## Problem
Collect every line that includes the string "origin".

--- begin Records to process ---

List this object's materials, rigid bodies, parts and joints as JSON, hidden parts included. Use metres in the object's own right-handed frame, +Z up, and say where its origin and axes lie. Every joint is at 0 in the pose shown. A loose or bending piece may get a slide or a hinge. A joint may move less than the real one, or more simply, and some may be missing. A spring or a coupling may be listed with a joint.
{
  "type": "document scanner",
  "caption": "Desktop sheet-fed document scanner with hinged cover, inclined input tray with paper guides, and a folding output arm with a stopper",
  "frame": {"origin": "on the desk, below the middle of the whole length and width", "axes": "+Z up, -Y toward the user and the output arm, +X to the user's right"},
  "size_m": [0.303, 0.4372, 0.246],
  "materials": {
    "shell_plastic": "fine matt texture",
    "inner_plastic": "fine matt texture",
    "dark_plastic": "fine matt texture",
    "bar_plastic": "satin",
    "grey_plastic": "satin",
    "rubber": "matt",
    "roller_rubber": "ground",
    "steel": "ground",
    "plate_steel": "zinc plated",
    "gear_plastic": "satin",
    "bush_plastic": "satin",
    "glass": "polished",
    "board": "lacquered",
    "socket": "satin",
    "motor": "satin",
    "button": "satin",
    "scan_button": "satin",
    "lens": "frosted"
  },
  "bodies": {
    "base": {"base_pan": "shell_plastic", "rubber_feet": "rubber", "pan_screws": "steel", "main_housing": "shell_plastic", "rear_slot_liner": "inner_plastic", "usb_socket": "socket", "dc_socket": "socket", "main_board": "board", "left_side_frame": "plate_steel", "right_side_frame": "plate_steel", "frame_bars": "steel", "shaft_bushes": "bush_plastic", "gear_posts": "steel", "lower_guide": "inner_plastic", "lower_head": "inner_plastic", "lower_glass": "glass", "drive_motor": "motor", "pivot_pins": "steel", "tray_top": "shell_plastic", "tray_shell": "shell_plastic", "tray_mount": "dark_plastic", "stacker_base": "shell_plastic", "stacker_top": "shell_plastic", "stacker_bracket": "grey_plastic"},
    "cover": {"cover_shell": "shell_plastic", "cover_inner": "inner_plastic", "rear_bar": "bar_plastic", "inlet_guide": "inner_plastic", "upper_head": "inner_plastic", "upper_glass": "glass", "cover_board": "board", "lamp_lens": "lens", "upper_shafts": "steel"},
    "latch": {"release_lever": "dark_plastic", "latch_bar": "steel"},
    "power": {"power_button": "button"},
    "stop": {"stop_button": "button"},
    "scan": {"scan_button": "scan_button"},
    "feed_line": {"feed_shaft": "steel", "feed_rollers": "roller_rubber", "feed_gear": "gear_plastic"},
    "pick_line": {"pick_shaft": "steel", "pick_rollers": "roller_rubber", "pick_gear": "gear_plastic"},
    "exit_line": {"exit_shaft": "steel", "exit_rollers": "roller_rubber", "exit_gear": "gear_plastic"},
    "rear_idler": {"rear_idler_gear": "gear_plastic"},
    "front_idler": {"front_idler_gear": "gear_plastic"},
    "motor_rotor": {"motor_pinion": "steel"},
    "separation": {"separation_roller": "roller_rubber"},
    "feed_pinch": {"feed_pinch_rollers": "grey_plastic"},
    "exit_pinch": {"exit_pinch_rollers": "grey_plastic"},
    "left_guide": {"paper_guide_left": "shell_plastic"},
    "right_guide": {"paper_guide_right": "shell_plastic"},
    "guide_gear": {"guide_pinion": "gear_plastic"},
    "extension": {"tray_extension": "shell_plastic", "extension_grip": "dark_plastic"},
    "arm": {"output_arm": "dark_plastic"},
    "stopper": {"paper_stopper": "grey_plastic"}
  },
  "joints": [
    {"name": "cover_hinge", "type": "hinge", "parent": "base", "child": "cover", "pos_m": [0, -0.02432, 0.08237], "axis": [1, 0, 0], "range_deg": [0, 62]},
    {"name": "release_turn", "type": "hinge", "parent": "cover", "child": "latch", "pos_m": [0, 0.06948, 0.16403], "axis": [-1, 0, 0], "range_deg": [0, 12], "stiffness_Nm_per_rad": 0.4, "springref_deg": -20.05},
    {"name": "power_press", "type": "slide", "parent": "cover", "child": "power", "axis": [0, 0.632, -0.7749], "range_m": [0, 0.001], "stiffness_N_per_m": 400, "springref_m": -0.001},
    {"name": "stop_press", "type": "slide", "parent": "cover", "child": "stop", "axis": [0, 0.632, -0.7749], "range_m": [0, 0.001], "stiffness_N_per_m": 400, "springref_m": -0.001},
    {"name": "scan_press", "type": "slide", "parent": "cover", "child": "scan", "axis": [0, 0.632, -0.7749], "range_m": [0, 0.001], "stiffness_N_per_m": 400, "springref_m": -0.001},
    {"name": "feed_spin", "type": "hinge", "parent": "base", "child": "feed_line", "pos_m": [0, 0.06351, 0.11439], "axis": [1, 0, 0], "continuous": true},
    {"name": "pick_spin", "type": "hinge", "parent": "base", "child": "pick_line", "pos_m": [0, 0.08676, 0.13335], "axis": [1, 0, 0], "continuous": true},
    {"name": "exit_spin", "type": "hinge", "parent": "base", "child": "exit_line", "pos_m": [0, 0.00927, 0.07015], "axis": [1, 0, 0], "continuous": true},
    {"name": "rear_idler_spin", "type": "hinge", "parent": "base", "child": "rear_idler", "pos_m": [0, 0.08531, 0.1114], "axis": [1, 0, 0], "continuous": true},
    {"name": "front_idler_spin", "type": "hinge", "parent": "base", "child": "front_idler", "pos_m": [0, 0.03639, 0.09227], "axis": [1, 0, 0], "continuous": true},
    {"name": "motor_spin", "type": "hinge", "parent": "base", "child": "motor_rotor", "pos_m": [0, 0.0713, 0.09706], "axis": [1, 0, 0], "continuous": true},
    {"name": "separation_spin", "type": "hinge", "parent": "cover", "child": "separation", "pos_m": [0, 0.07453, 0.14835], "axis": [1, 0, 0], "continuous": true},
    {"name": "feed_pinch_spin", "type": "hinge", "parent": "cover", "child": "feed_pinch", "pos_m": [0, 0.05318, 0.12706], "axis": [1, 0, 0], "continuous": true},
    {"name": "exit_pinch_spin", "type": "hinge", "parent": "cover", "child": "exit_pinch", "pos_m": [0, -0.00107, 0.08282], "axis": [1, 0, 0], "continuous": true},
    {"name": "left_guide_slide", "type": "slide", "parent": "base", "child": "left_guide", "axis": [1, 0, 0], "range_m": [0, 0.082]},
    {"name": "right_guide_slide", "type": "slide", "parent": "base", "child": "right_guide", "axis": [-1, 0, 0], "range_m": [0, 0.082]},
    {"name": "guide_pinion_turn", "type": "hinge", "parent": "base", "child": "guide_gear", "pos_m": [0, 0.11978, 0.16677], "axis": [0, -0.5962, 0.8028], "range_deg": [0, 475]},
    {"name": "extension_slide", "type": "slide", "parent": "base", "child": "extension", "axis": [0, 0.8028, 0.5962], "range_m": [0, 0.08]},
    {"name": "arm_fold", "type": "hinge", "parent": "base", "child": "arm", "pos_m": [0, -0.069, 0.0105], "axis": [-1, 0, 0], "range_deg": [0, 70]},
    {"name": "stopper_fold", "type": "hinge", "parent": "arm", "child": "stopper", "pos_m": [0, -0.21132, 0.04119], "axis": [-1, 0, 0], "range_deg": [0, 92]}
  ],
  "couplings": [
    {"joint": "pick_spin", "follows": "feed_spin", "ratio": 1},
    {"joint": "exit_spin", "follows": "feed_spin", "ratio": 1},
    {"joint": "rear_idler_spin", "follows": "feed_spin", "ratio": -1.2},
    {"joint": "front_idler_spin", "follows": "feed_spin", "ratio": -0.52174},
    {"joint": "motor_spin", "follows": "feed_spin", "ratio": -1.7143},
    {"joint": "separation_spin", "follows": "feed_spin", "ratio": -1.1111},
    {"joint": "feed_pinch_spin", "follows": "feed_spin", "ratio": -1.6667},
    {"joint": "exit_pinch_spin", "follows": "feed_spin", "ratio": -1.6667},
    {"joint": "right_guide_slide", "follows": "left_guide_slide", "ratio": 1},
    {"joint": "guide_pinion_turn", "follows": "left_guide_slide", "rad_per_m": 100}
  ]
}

--- end Records to process ---
--- begin Records to process ---

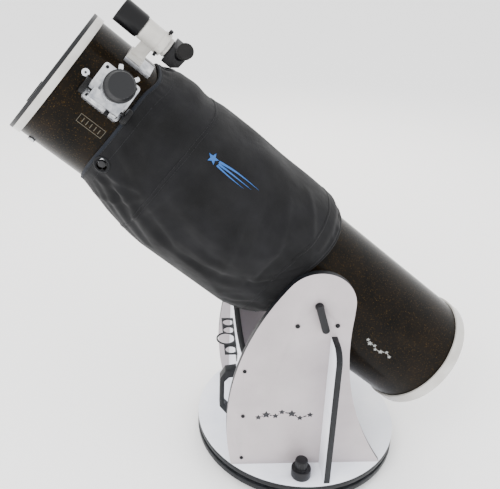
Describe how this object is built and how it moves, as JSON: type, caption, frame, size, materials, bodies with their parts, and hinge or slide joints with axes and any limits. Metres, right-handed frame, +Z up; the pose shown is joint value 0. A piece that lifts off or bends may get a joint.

--- end Records to process ---
--- begin Records to process ---

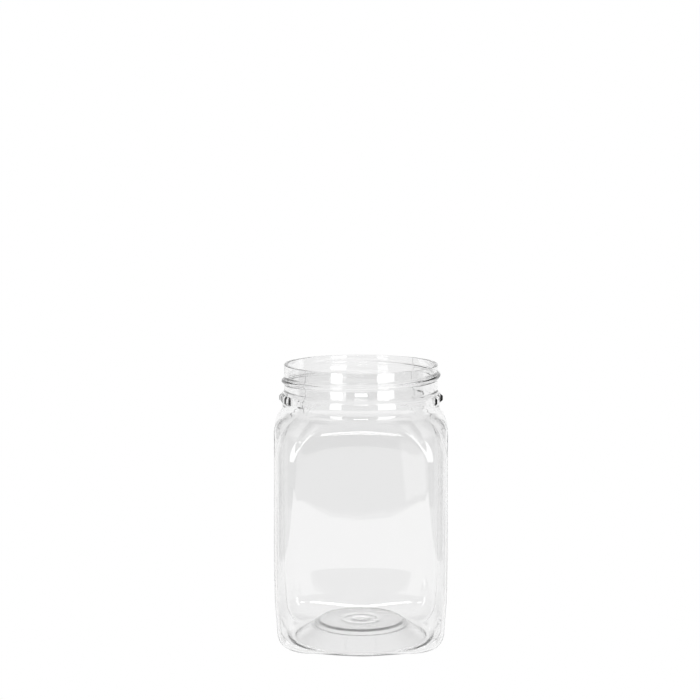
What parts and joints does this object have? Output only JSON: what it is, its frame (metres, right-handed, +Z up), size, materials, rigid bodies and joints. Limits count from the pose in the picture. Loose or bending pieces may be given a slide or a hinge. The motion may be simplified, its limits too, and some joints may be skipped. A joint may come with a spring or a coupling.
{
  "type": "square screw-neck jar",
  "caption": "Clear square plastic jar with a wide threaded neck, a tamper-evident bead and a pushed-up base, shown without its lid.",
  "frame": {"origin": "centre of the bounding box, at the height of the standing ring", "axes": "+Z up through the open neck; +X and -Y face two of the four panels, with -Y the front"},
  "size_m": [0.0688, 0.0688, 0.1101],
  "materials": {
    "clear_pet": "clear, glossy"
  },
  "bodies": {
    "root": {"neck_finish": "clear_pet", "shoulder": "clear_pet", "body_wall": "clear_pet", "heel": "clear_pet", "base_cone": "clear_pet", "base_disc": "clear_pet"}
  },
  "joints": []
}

--- end Records to process ---

## Problem solution
List this object's materials, rigid bodies, parts and joints as JSON, hidden parts included. Use metres in the object's own right-handed frame, +Z up, and say where its origin and axes lie. Every joint is at 0 in the pose shown. A loose or bending piece may get a slide or a hinge. A joint may move less than the real one, or more simply, and some may be missing. A spring or a coupling may be listed with a joint.
  "frame": {"origin": "on the desk, below the middle of the whole length and width", "axes": "+Z up, -Y toward the user and the output arm, +X to the user's right"},
  "frame": {"origin": "centre of the bounding box, at the height of the standing ring", "axes": "+Z up through the open neck; +X and -Y face two of the four panels, with -Y the front"},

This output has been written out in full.